Kindness as a Christ-like Quality and Fruit of the Spirit

“Kindness binds relationships, mends rifts, and turns enemies into friends”

Kindness versus niceness

What is the true nature and quality of kindness? And is it possible to be kind towards all – even those who cause us ill-will or harm?

Kindness today is often reduced to the notion of being nice and courteous towards others, especially those we find agreeable or like-minded. But true kindness does not discriminate according to God’s standard of righteousness, love, and goodness. God revels himself as both just and kind towards all. 

“The Lord is just in all his ways and kind in all his doings (deeds and acts)” 

Psalm 145:17 (RSV translation)

God does not withhold his goodness from any of his creatures. He provides sun and rain, land and shelter, food and drink, and everything we need to live and sustain ourselves on the earth.  He does not overlook our malice and wrong deeds, but he is slow to anger and he disciplines those whom he loves (Hebrews 12:6). And since we are made in his image and likeness, we are commanded to imitate God and to act kindly towards all – even our enemies and those who are ungrateful and selfish.
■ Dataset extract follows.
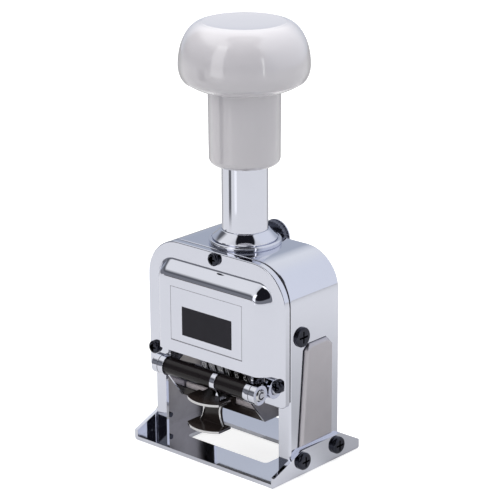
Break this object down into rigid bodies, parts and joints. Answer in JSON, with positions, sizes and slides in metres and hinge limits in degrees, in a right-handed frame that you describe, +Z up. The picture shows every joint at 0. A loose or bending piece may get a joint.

“Love your enemies, and do good, and lend, expecting nothing in return; and your reward will be great, and you will be sons of the Most High; for he is kind to the ungrateful and the selfish.” 

Luke 6:35 (RSV)

To be kind as God is kind requires more than human effort and good will. It requires the strength and wisdom which God provides for those who put their trust in him. That is why the New Testament describes kindness as a fruit of the Holy Spirit (Galatians 5:22). It is a gift and working of the Holy Spirit who purifies our minds and hearts and who trains and disciplines us in renouncing sin and breaking with bad habits, wrong attitudes, and sinful patterns of speech (i.e. gossip, slander, verbal abuse, unrighteous anger, etc.) .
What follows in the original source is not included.